**Brief**
Pull out the lines from the line containing "const own = withBox(bladeGeometry(leaf.sheet, bladeThickness));" through the line containing "bpy.data.objects.remove(obj)", both lines included, and copy them exactly.

Entries with model source code:

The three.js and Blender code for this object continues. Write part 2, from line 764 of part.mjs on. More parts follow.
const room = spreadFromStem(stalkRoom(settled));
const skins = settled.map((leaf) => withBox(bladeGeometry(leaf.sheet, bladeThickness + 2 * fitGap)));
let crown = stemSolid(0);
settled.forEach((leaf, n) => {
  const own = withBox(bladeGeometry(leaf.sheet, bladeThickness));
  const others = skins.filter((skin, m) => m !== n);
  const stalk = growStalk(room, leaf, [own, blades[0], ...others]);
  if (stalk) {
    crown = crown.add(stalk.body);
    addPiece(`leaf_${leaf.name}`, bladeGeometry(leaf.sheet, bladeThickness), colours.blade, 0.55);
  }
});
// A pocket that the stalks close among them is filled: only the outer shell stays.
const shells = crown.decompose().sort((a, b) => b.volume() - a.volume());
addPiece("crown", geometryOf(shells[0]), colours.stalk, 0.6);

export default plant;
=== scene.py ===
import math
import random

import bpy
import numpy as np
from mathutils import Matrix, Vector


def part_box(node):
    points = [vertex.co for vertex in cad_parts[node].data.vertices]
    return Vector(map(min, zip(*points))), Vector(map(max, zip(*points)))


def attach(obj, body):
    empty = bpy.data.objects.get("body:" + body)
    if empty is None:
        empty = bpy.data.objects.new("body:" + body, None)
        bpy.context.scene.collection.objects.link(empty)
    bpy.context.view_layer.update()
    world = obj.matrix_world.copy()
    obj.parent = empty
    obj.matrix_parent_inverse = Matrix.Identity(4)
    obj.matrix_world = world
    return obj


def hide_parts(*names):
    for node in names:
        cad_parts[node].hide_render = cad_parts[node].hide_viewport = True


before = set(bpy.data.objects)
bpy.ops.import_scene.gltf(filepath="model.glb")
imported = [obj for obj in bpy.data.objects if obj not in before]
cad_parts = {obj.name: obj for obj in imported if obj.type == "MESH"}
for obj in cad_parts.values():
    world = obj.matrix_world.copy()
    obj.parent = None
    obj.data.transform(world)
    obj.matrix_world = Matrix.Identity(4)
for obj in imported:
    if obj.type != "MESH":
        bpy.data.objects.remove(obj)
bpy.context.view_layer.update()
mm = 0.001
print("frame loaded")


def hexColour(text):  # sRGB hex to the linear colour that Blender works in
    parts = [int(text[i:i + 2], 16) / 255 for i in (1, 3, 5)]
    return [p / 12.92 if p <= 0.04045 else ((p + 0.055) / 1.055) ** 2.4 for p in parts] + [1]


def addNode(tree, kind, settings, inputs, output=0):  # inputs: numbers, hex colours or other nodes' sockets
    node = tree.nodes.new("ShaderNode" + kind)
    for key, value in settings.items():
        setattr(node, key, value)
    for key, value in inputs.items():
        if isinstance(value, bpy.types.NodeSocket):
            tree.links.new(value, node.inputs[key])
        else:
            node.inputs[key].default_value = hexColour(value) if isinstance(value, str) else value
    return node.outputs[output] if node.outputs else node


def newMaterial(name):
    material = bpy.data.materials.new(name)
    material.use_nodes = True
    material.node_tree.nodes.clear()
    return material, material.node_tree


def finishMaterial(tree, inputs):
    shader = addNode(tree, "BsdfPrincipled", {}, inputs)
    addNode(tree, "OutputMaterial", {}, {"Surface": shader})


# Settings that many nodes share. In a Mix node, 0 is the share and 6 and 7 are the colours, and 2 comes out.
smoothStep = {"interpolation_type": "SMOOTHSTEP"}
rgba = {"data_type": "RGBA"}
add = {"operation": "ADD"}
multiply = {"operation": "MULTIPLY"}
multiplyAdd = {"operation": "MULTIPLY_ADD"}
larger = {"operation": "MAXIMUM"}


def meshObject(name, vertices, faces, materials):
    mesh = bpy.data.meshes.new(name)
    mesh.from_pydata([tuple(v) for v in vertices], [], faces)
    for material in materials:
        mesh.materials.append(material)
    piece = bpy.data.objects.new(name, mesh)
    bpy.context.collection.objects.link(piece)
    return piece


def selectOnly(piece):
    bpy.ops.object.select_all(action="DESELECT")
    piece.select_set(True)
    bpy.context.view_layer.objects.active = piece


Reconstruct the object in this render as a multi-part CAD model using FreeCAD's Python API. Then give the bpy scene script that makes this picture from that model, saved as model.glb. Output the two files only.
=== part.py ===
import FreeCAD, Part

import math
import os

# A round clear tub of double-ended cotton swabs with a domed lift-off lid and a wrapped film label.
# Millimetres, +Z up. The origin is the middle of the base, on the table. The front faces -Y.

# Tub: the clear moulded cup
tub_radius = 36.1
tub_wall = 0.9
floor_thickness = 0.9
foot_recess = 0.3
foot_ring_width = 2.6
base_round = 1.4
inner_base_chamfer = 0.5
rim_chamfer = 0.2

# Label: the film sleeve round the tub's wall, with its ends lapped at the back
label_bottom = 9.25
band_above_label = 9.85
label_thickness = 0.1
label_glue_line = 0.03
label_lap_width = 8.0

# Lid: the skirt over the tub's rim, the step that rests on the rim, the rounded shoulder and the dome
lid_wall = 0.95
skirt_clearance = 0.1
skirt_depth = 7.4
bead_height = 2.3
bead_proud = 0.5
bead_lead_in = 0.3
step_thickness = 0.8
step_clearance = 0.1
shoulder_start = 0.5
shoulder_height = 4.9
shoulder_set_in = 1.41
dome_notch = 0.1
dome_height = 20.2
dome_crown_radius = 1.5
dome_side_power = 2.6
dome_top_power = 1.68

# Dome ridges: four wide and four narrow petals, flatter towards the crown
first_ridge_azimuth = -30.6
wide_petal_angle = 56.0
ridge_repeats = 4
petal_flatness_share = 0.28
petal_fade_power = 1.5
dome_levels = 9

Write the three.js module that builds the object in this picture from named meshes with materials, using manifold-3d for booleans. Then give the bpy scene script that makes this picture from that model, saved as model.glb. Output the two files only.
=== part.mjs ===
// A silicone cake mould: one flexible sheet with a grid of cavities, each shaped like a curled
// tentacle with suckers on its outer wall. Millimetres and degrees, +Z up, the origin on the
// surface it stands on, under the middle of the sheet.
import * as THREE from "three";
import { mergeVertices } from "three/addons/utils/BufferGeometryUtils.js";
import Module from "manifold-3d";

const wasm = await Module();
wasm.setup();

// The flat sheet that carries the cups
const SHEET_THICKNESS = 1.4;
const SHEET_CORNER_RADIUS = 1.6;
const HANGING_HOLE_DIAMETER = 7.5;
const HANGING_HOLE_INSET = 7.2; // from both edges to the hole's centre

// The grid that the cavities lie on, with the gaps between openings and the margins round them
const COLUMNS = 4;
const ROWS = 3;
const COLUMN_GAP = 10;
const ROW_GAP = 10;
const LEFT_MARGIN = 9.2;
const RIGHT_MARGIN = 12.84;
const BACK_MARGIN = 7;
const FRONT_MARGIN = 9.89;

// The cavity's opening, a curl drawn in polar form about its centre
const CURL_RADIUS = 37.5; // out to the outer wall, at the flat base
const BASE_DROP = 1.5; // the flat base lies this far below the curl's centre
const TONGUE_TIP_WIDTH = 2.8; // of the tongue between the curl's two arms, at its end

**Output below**
  const own = withBox(bladeGeometry(leaf.sheet, bladeThickness));
  const others = skins.filter((skin, m) => m !== n);
  const stalk = growStalk(room, leaf, [own, blades[0], ...others]);
  if (stalk) {
    crown = crown.add(stalk.body);
    addPiece(`leaf_${leaf.name}`, bladeGeometry(leaf.sheet, bladeThickness), colours.blade, 0.55);
  }
});
// A pocket that the stalks close among them is filled: only the outer shell stays.
const shells = crown.decompose().sort((a, b) => b.volume() - a.volume());
addPiece("crown", geometryOf(shells[0]), colours.stalk, 0.6);

export default plant;
=== scene.py ===
import math
import random

import bpy
import numpy as np
from mathutils import Matrix, Vector


def part_box(node):
    points = [vertex.co for vertex in cad_parts[node].data.vertices]
    return Vector(map(min, zip(*points))), Vector(map(max, zip(*points)))


def attach(obj, body):
    empty = bpy.data.objects.get("body:" + body)
    if empty is None:
        empty = bpy.data.objects.new("body:" + body, None)
        bpy.context.scene.collection.objects.link(empty)
    bpy.context.view_layer.update()
    world = obj.matrix_world.copy()
    obj.parent = empty
    obj.matrix_parent_inverse = Matrix.Identity(4)
    obj.matrix_world = world
    return obj


def hide_parts(*names):
    for node in names:
        cad_parts[node].hide_render = cad_parts[node].hide_viewport = True


before = set(bpy.data.objects)
bpy.ops.import_scene.gltf(filepath="model.glb")
imported = [obj for obj in bpy.data.objects if obj not in before]
cad_parts = {obj.name: obj for obj in imported if obj.type == "MESH"}
for obj in cad_parts.values():
    world = obj.matrix_world.copy()
    obj.parent = None
    obj.data.transform(world)
    obj.matrix_world = Matrix.Identity(4)
for obj in imported:
    if obj.type != "MESH":
        bpy.data.objects.remove(obj)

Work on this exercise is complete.